Conclusion & Future Improvements

Conclusion

This project demonstrates a complete multithreaded UDP-based chat application with support for both public and private messaging, mute functionality, administration controls, history replay, and inactivity detection. The system was designed with concurrency and robustness in mind, using POSIX threads, synchronisation primitives, and careful message handling.

The use of a linked list for client storage allows the server to scale dynamically. The separation between a listener thread, worker threads, and a monitor thread ensures responsive behaviour under concurrency and makes the program modular and maintainable.
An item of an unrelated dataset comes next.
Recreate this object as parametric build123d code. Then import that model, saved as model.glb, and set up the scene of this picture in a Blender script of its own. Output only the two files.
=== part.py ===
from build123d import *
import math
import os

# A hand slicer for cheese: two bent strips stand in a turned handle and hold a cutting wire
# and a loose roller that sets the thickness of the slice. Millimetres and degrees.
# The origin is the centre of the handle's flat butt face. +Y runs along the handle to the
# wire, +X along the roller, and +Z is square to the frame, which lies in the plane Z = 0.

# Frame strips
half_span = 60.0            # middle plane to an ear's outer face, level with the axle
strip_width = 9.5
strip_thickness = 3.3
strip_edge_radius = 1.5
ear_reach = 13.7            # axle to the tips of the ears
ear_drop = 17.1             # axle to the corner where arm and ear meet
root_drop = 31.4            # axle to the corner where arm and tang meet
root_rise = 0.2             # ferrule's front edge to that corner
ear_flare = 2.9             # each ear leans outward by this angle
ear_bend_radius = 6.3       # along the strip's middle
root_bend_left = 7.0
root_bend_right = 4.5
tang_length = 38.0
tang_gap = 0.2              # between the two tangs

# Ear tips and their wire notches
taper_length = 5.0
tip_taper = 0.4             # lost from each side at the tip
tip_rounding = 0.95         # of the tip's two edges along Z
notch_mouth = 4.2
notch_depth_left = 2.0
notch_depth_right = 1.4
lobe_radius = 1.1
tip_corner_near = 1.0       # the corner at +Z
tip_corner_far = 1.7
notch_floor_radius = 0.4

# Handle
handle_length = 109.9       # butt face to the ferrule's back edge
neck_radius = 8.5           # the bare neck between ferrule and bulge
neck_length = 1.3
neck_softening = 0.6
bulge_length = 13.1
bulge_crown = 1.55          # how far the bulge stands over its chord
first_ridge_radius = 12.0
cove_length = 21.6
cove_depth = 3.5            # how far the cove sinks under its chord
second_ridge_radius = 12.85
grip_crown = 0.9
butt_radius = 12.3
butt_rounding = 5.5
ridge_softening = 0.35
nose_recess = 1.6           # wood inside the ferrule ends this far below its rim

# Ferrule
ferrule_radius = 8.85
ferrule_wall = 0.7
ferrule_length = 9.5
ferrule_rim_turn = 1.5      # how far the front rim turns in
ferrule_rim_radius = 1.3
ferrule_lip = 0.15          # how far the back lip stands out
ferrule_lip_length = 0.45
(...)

Overall, the project meets its design goals and demonstrates effective use of networking, multithreading, and data structures in C.

Future Improvements

Several enhancements could be made if the project were extended further:

Protocol & Networking

  • Convert from UDP to TCP for guaranteed delivery and packet ordering.

Scalability & Performance

  • Replace linear linked-list searching with a hash table for faster name and address lookup.
  • Add thread pooling instead of spawning unbounded worker threads.
  • Introduce rate limiting or flood protection to prevent abuse.

Security

  • Add username authentication or password protection.
  • Restrict admin commands via authentication rather than by port number.

Features

  • Implement user-defined status messages (e.g., "away", "busy").
  • Add chat room support.

UI Improvements

  • Improve terminal layout handling under resize events.
  • Highlight private messages or admin messages visually.
  • Add a sidebar showing online users.

These changes would further improve robustness, usability, and scalability, while keeping the existing architecture as a strong foundation.